M&A exits are most often favored by entrepreneurs with strategic foresight, aiming to leverage the synergies of combining with a larger entity, access new markets, or capitalize on favorable market conditions. “Mergers and acquisition are a means to achieve long-term goals and unlock the full potential of a business,” says John Goullet, an IT staffing professional and entrepreneur.

John founded his company Info Technologies, Inc. in 1994, and over the next fifteen years grew it to become one of the most prominent IT staffing firms in the country. In 2010 he successfully facilitated its merger with a competing staffing firm to form Diversant LLC, and over the next decade would continue its growth by making a number of strategic acquisitions. In 2019 it was named by Staffing Industry Analysts as one of the 25 largest staffing firms in the United States, and in 2021 it was acquired by a global provider of information technology solutions and services.

Having considerable experience in facilitating M&A transitions as an entrepreneur and successful exits that utilize these strategies, Goullet has provided his insights about mergers and acquisitions, as well as the considerations an entrepreneur should take into account when deciding to pursue them.

Mergers and acquisitions as exit strategies

Although lumped together in general business terms as M&A, mergers and acquisitions are distinct forms of consolidating companies or assets. While they don’t always result in an exit by the founding entrepreneur, they do offer an avenue through which they can realize financial gains and ensure continuity and stability for their business. “Mergers and acquisitions are nuanced strategies, each with its own unique dynamics,” said Goullet. “Mergers symbolize collaboration and equality, while acquisitions signify strategic growth and absorption.”

Mergers involve the collaborative integration of assets, technology, customer bases, and expertise from both participating companies, forming a stronger and more competitive entity. This strategic approach proves advantageous when companies possess complementary products or services, aim to enter new markets, or are pursuing synergies and cost-saving opportunities.

Acquisitions involve one company purchasing another, often with the objective of obtaining control over assets, intellectual property, customer base, or market share. The acquiring company typically extends a combination of cash, stock, or other incentives to the shareholders of the startup in question.

Within these two forms are a multitude of subcategories. An acqui-hire occurs when a company acquires another primarily for its talented workforce. Strategic acquisitions are undertaken to gain a competitive edge or expand market presence by leveraging the target company’s technology, customer base, intellectual property, or other valuable assets. Exit acquisitions involve a startup being acquired by a larger company, providing an avenue for founders and investors to exit the business and realize financial returns. This type of acquisition is often pursued when the startup has demonstrated its value and requires additional resources for scaling.

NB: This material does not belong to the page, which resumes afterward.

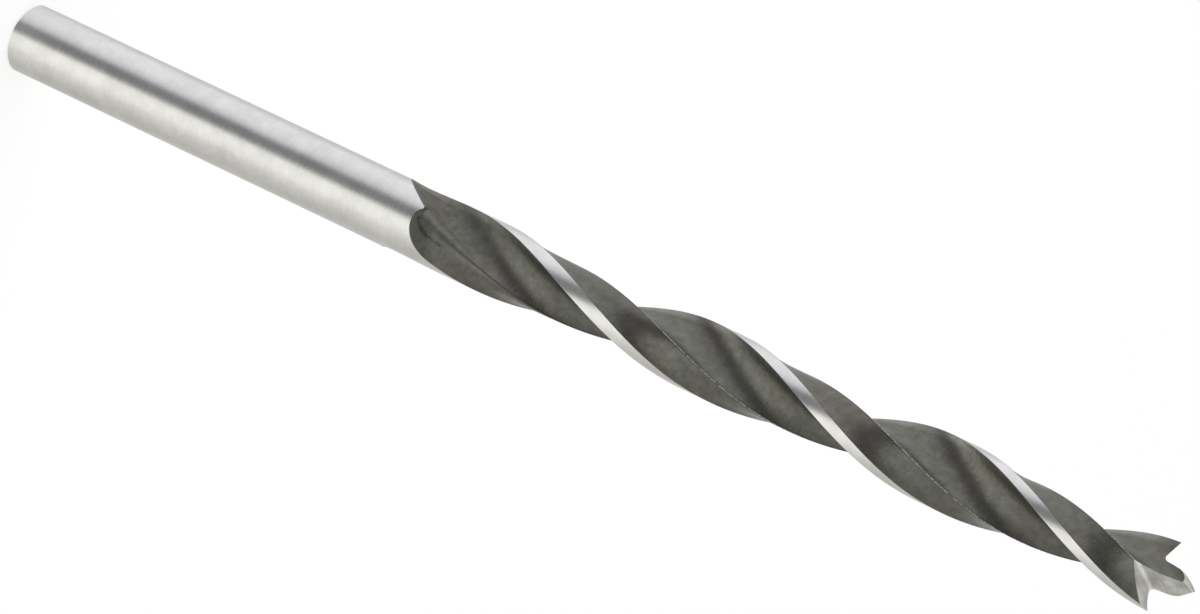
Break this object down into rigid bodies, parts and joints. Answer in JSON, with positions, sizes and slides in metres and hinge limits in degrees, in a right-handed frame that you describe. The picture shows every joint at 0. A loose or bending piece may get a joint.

When thinking about these choices, startup founders and investors consider a number of different elements including their long-term vision, growth trajectory, funding requirements, market dynamics, and potential synergies with other enterprises. Goullet was able to deploy both of these strategies at different points in his business. Recognizing the synergistic potential of a rival company, he facilitated a merger to enable the new entity to leverage the strengths of both businesses and expand its footprint in the industry.

After completing many acquisitions himself, Goullet recognized an opportune moment for an M&A exit. This not only allowed him to secure his own financial future, but also positioned the business for continued success under the stewardship of a strategic buyer that would be able to leverage its established international reputation and client relationships. “For me, the M&A exit represented a move that would ensure the ongoing prosperity of the IT staffing firm I had worked so hard to build,” said Goullet.

Considerations to make in M&A exits

Goullet emphasizes that mergers and acquisitions are intensely complex, and entrepreneurs should always seek professional advice from lawyers, investment bankers, and other experts who can help navigate the complexities of these transactions and determine the best exit strategy for a particular business. “That isn’t to say that an entrepreneur shouldn’t conduct their own due diligence,” said Goullet. “After all, as founder and leader it was your original vision that made this potential exit possible in the first place.” These are some key questions Goullet recommends entrepreneurs consider when entertaining an M&A exit:

Are the two companies strategically aligned? In order for a merger or acquisition to be successful, it must align with the long-term strategic goals of both companies. Entrepreneurs should look individually at each company’s vision, mission, and growth plans, and assess whether the deal would facilitate the achievement on both ends.

Are they culturally aligned? Assessing the compatibility of organizational cultures between the acquiring and acquired companies is crucial. Misalignments in values, work ethic, and corporate philosophies can lead to post-acquisition challenges.

What will be the impact on employee morale and retention? The dedication of founders, entrepreneurs, and leaders is undeniably crucial, but it is the individuals comprising the company’s fabric who, through their collective efforts, have truly propelled it to success. A vital aspect of determining whether an M&A exit is the right path for your business is identifying if it is the best move for employees of both businesses.

While difficult to conceptualize when so much mental energy is being exerted towards building and growing a business, there will inevitably be a time when entrepreneurs must make their exit. Goullet asserts that it is an important part of the entrepreneurial journey to come to terms with this and remain open to when that time will be right. “I hope that in processing this information, entrepreneurs can get their wheels turning and begin to think strategically about whether an M&A exit would be right for them.”